Our corporate intranet doesn’t always play nicely with browsers that it doesn’t recognise. I’ve previously written about making Internet Explorer (IE) 7.0 pretend to be IE 6.0 but today I needed to change the behaviour of Firefox 1.5 to trick the intranet into thinking I’m using IE (I have IE installed, but as its not my default browser, clicking a link in an e-mail, for example, opens in Firefox), thus avoiding messages like the following:
Browser requirements
Internet Explorer 4 (or later) is required
Your current browser, Default 0.0, does not support the features and security requirements of this site
Thankfully, John Bokma’s article on changing the user agent in Firefox answered that question for me and after I’d entered a new general.useragent.override string in my about:config page everything jumped into life. For reference, my original (Firefox) user agent string was:
Mozilla/5.0 (Windows; U; Windows NT 5.1; en-US; rv:1.8) Gecko/20051111 Firefox/1.5
and the override (mimicking my Internet Explorer configuration) is:
Mozilla/4.0 (compatible; MSIE 6.0; Windows NT 5.1; SV1; .NET CLR 1.1.4322; InfoPath.1)

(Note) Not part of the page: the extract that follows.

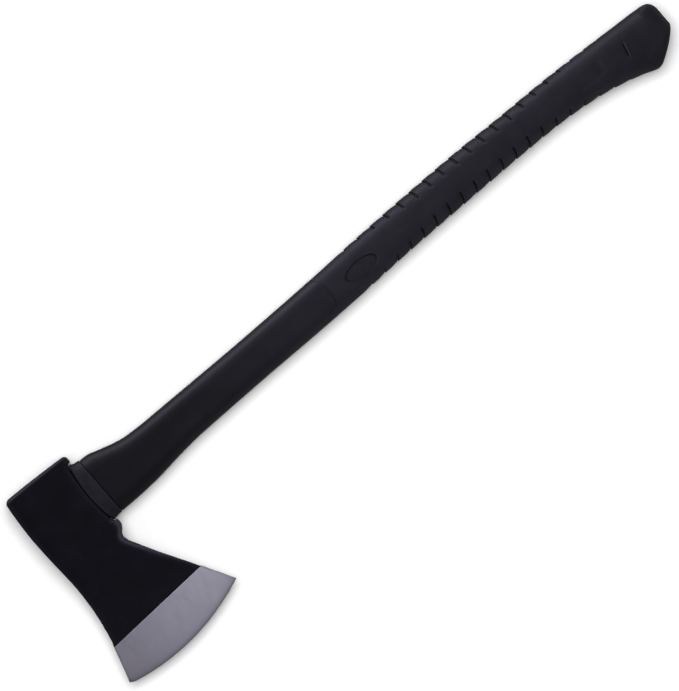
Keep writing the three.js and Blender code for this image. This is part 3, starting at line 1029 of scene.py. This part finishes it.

If you want to check your string, there’s a history (including why Microsoft Internet Explorer user agent strings pretend to be Mozilla) and detection script on Dan Tobias’ Web Tips site. Further information (including common user agent strings) can also be found on Wikipedia.
On a slightly different note, whilst I was researching this, I stumbled across an article on how to make Firefox look like Internet Explorer (i.e. visually, not programmatically).